Ein mystischer, gefährlicher Ort

Seit jeher machte der Wald den meisten Menschen Angst, sie sahen in ihm einen Ort voller Gefahren, der bevölkert war von geheimnisvollen dämonischen Wesen, die aus dem Schutz der scheinbar undurchdringlichen Dunkelheit heraus den Menschen Schaden zufügen konnten. Diese Geister und verschiedene Götter, die ebenfalls im Wald beheimatet waren, mussten etwa durch Opfergaben oder rituelle Tänze besänftigt werden, um diesen Ort einigermaßen gefahrlos durchqueren oder ihn auf der Jagd oder der Suche nach Beeren und Brennholz durchstreifen zu können. Während manche die Besonderheit des Waldes erkannten und heilige Haine daraus machten, in denen weder gejagt noch gesammelt werden durfte, sahen andere in ihm eine Bedrohung und gingen gnadenlos gegen ihn vor: So bewies etwa König Salomon keine große Weisheit, als er die berühmten Zedern des Libanon rigoros abholzen ließ. Abgesehen von der scheinbaren Gefahr, die in den Zedernwäldern hauste, war das Holz allerdings unter anderem begehrt für den Schiffsbau - das Bewusstsein um wirtschaftliche Vorteile war also schon damals nicht unbekannt . . .

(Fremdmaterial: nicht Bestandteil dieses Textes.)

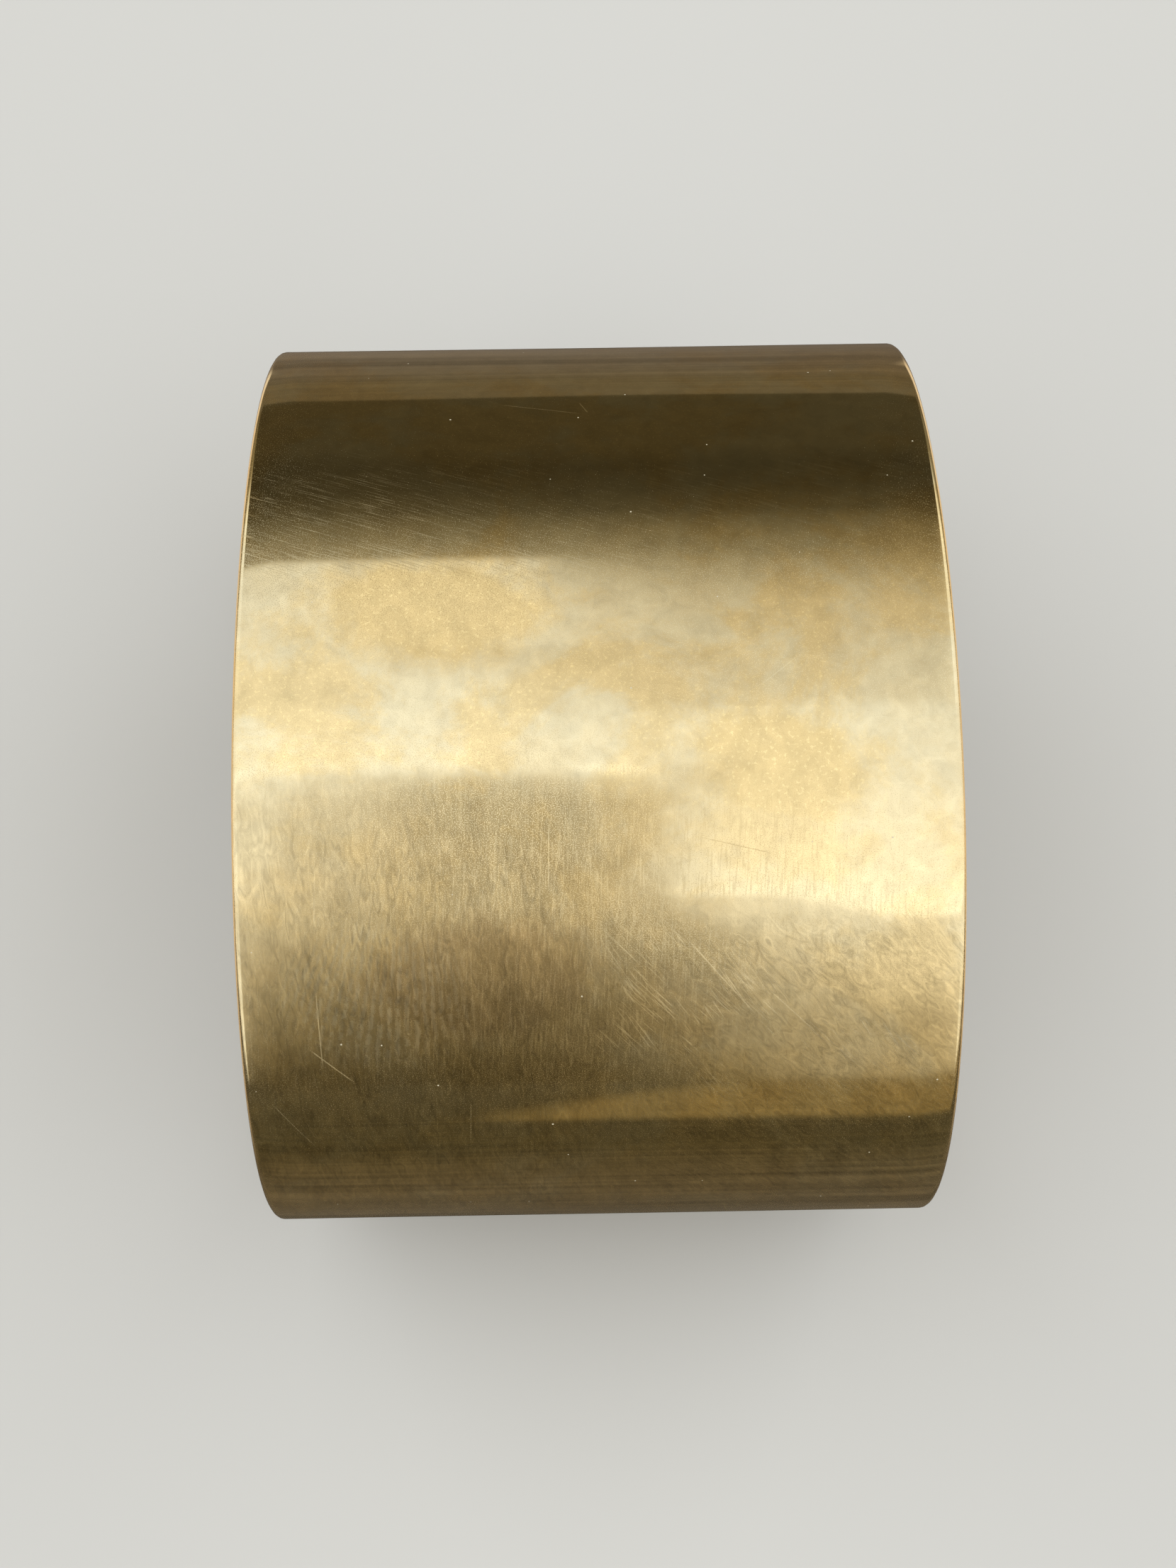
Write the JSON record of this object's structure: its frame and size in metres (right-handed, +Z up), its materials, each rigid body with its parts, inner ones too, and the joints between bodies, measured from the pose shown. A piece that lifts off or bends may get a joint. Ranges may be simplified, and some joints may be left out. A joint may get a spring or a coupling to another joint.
{
  "type": "cuff bracelet",
  "caption": "Wide oval cuff bracelet bent from one strip of brass sheet, open underneath, with rounded corners and softened rims.",
  "frame": {"origin": "on the table, midway between the two ends the cuff stands on, under the middle of its oval", "axes": "+Z up, from the open gap to the top of the oval; +X along the band's axis, from rim to rim; +Y the long way across the oval"},
  "size_m": [0.042, 0.0606, 0.0462],
  "materials": {
    "satin_brass": "polished by hand to a soft satin, with fine random scratches, fingerprints and a light uneven tarnish"
  },
  "bodies": {
    "root": {"cuff_band": "satin_brass"}
  },
  "joints": []
}
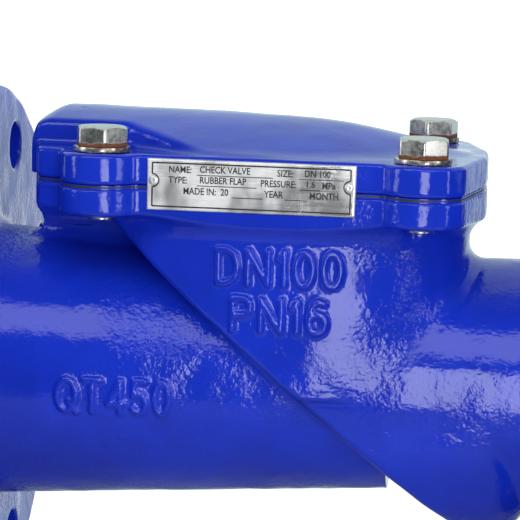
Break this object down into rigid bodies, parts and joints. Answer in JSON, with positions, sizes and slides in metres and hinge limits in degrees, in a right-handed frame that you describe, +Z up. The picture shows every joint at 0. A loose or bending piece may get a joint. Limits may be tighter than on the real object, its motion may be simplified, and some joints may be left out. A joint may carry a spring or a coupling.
{
  "type": "flanged rubber-flap check valve",
  "caption": "Flanged swing check valve with a sloping seat, a rubber flap hinged under a bolted top cover, and straight pipe ends.",
  "frame": {"origin": "on the pipe axis, halfway between the two flange faces", "axes": "+X along the pipe from inlet to outlet, +Z up through the top cover"},
  "size_m": [0.292, 0.22, 0.22],
  "materials": {
    "blue_epoxy_body": "glossy fusion-bonded epoxy over ductile iron",
    "blue_epoxy_cover": "glossy fusion-bonded epoxy over ductile iron",
    "gasket_rubber": "matt black sheet rubber",
    "flap_rubber": "matt black moulded rubber",
    "steel_rod": "drawn steel rod",
    "steel_core": "rolled steel plate",
    "nylon_ply": "woven nylon, dipped for bonding",
    "plate_metal": "polished printed plate",
    "rivet_aluminium": "domed drive rivet",
    "zinc_bolt": "zinc-plated, with rust at the lower edge",
    "zinc_washer": "zinc-plated, lightly stained"
  },
  "bodies": {
    "valve": {"valve_body": "blue_epoxy_body", "bonnet": "blue_epoxy_cover", "bonnet_gasket": "gasket_rubber", "hinge_bead": "flap_rubber", "hinge_bead_rod": "steel_rod", "nameplate": "plate_metal", "nameplate_rivet_left": "rivet_aluminium", "nameplate_rivet_right": "rivet_aluminium", "cover_bolt_front_left": "zinc_bolt", "cover_bolt_front_right": "zinc_bolt", "cover_bolt_rear_left": "zinc_bolt", "cover_bolt_rear_right": "zinc_bolt", "washer_front_left": "zinc_washer", "washer_front_right": "zinc_washer", "washer_rear_left": "zinc_washer", "washer_rear_right": "zinc_washer"},
    "flap": {"flap_rubber": "flap_rubber", "flap_core_plate": "steel_core", "flap_fabric_ply": "nylon_ply", "hinge_tongue": "flap_rubber"}
  },
  "joints": [
    {"name": "flap_swing", "type": "hinge", "parent": "valve", "child": "flap", "pos_m": [-0.06807, 0, 0.077], "axis": [0, -1, 0], "range_deg": [0, 35], "deforming": ["hinge_tongue"]}
  ]
}
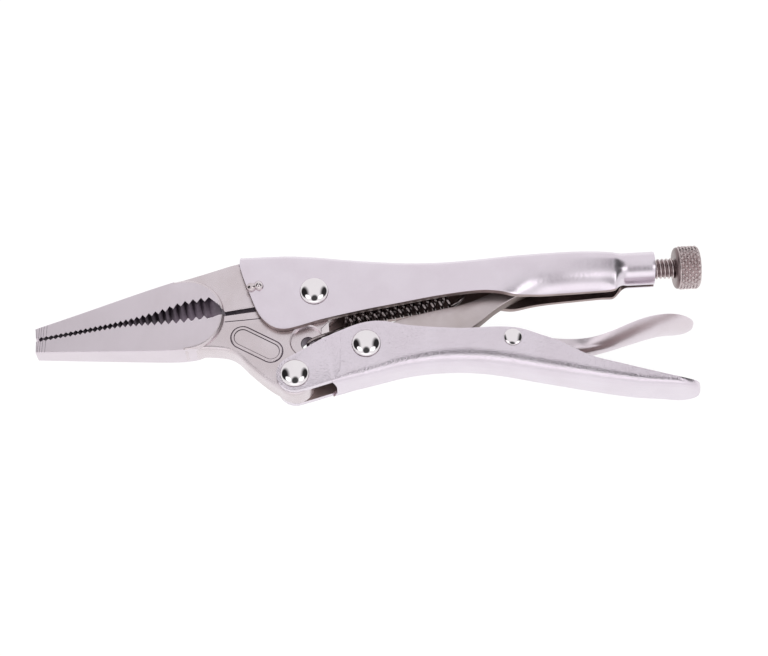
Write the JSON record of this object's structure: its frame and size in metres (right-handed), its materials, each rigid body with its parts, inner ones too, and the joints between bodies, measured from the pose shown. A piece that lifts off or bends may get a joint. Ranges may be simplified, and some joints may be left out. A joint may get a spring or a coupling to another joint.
{
  "type": "locking pliers",
  "caption": "Long-nose locking pliers with toothed jaws, a toggle link set by a knurled screw, a release lever and a return spring.",
  "frame": {"origin": "middle of the tool's outline, seen along the rivets, on the surface that it lies on", "axes": "+X along the tool from the nose to the knob, +Y from the lower handle to the upper one, +Z along the rivets"},
  "size_m": [0.2249, 0.0562, 0.0188],
  "materials": {
    "handle_nickel": "satin nickel plate on pressed sheet steel",
    "lever_nickel": "satin nickel plate on thin pressed steel",
    "link_nickel": "nickel plate on a sheared steel bar",
    "jaw_nickel": "matt nickel plate on forged steel with ground flats",
    "weld_nickel": "plated weld bead",
    "rivet_polish": "bright plated rivet heads",
    "screw_steel": "darker plated screw and knurled knob",
    "spring_steel": "black spring wire"
  },
  "bodies": {
    "frame": {"upper_handle": "handle_nickel", "fixed_jaw": "jaw_nickel", "jaw_weld": "weld_nickel", "jaw_pivot_rivet": "rivet_polish", "return_spring": "spring_steel"},
    "jaw": {"moving_jaw": "jaw_nickel"},
    "handle": {"lower_handle": "handle_nickel", "handle_pivot_rivet": "rivet_polish", "toggle_rivet": "rivet_polish", "lever_pin": "handle_nickel"},
    "link": {"toggle_link": "link_nickel"},
    "lever": {"release_lever": "lever_nickel"},
    "screw_slide": {"screw_core": "screw_steel"},
    "screw_turn": {"screw_thread": "screw_steel", "screw_knob": "screw_steel"}
  },
  "joints": [
    {"name": "jaw_hinge", "type": "hinge", "parent": "frame", "child": "jaw", "pos_m": [-0.019, 0.0085, 0.0094], "axis": [0, 0, 1], "range_deg": [0, 18], "deforming": ["return_spring"]},
    {"name": "handle_hinge", "type": "hinge", "parent": "jaw", "child": "handle", "pos_m": [-0.0249, -0.0215, 0.0094], "axis": [0, 0, 1], "range_deg": [-60.3, 0]},
    {"name": "link_hinge", "type": "hinge", "parent": "handle", "child": "link", "pos_m": [-0.0014, -0.0107, 0.0094], "axis": [0, 0, 1], "range_deg": [0, 61.2]},
    {"name": "lever_hinge", "type": "hinge", "parent": "handle", "child": "lever", "pos_m": [0.0473, -0.0087, 0.0094], "axis": [0, 0, 1], "range_deg": [-8, 0]},
    {"name": "screw_travel", "type": "slide", "parent": "frame", "child": "screw_slide", "axis": [0.9983, 0.0576, 0], "range_m": [0, 0.0084]},
    {"name": "knob_turn", "type": "hinge", "parent": "screw_slide", "child": "screw_turn", "pos_m": [0.0972, 0.0199, 0.0094], "axis": [0.9983, 0.0576, 0], "range_deg": [0, 2160]}
  ],
  "couplings": [
    {"joint": "handle_hinge", "follows": "jaw_hinge", "ratio": -3.35},
    {"joint": "link_hinge", "follows": "jaw_hinge", "ratio": 3.4},
    {"joint": "screw_travel", "follows": "knob_turn", "m_per_rad": 0.00022282}
  ]
}
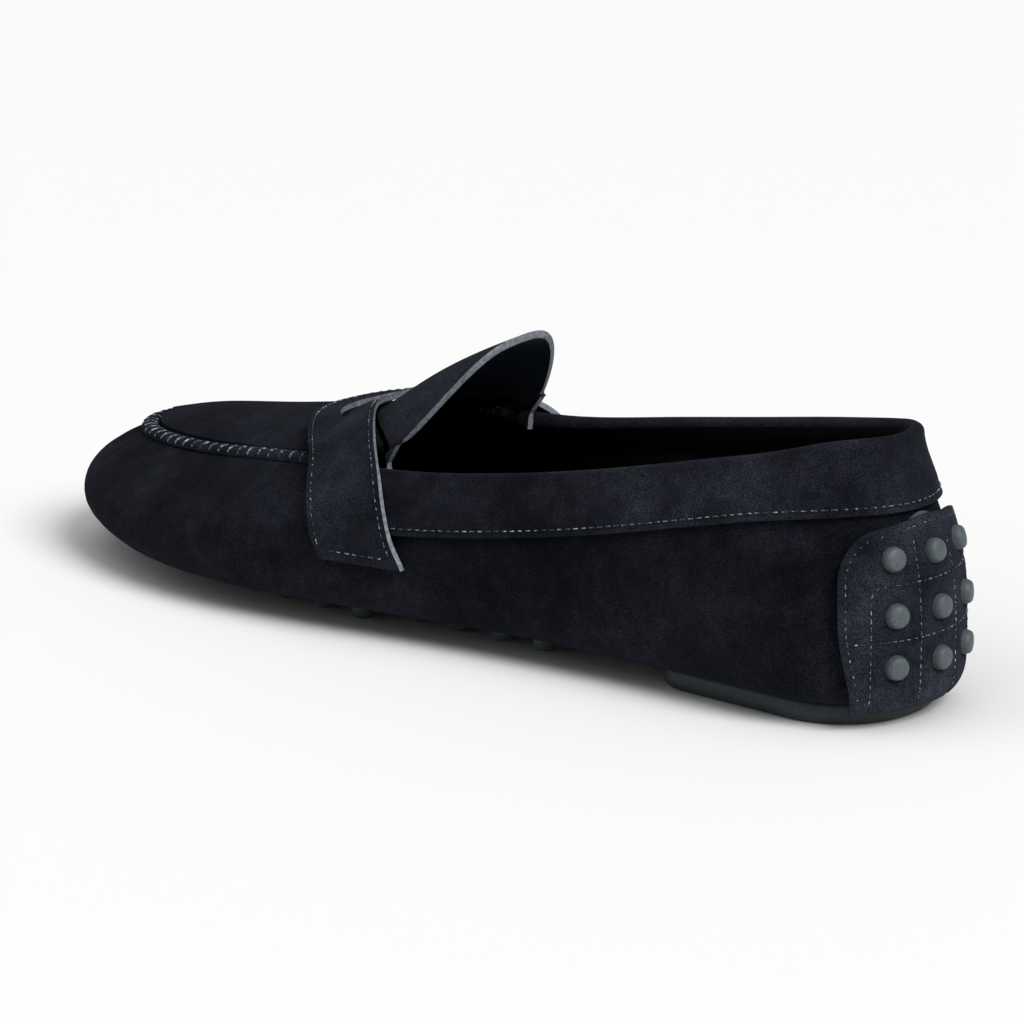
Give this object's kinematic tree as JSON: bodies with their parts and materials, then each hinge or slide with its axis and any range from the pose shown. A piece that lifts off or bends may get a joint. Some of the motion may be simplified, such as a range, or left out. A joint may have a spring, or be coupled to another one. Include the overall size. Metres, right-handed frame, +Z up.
{
  "type": "driving moccasin",
  "caption": "Left driving moccasin with a folded suede collar, saddle strap, tongue, studded heel patch and pebbled rubber sole.",
  "frame": {"origin": "centre of the shoe's outline on the floor", "axes": "+Y from the toe to the heel, +X to the outer side of the left foot, +Z up"},
  "size_m": [0.0976, 0.288, 0.0757],
  "materials": {
    "suede": "napped navy suede",
    "suede_trim": "napped navy suede",
    "rubber": "satin grey-green rubber",
    "lining_leather": "smooth navy leather"
  },
  "bodies": {
    "root": {"upper": "suede", "apron": "suede", "collar": "suede_trim", "apron_seam": "suede_trim", "saddle_strap": "suede_trim", "tongue": "suede_trim", "heel_patch": "suede_trim", "stud_sole": "rubber", "heel_plate": "rubber", "heel_stud_sheet": "rubber", "insole": "lining_leather"}
  },
  "joints": []
}
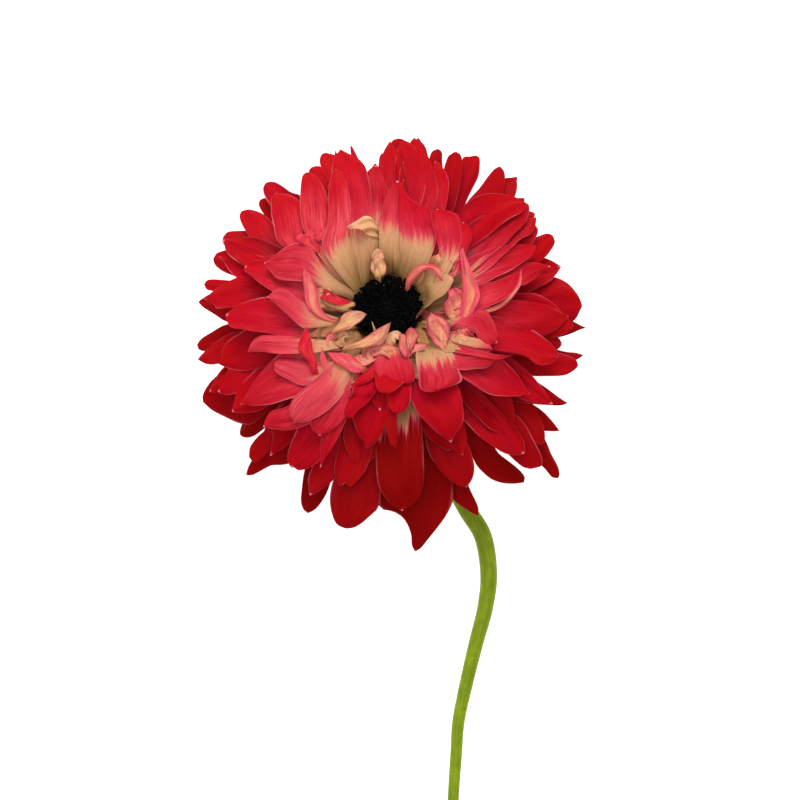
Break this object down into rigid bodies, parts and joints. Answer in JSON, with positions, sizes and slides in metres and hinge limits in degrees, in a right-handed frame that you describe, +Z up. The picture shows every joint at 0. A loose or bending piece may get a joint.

Wie eng das Überleben menschlicher Zivilisationen mit dem Wald verknüpft ist, beweisen die Nasca oder die Bewohner der Osterinseln: Sowohl die peruanische Frühkultur als auch die polynesischen Entdecker von Rapa Nui zerstörten durch die komplette Abholzung der Huarango- beziehungsweise Palmbaumwälder ihre Lebensgrundlage, ihre Kulturen verschwanden. Das Einzige, was von ihnen blieb, sind geritzte Felszeichnungen und riesige Steinstatuen - und kahler, erodierter Boden . . . Aber auch die Wälder Mitteleuropas litten unter dem Expansionsdrang der Menschen: Anfang des 18. Jahrhunderts waren durch den großen Holzverbrauch von Köhlereien, Glashütten, Salzsiedereien, Bergwerken und Schmelzhütten, aber auch durch den Brennholzbedarf der Bevölkerung ganze Landstriche entwaldet. Ackerbau und Viehzucht taten ein Übriges, um das Voranschreiten verkahlter Flächen zu fördern. Doch bereits im selben Jahrhundert erkannte der deutsche Oberberghauptmann Hans Carl von Carlowitz, dass die Leistungsfähigkeit des Waldes an ihrer Grenze angelangt war. In seinem forstwissenschaftlichen Werk "Sylvicultura Oeconomica" ("Naturmäßige Anweisung zur Wilden Baum-Zucht") von 1713 hielt er die Idee und den Begriff der Nachhaltigkeit erstmals schriftlich fest: Es darf nur mehr so viel Holz geschlagen werden wie nachwächst.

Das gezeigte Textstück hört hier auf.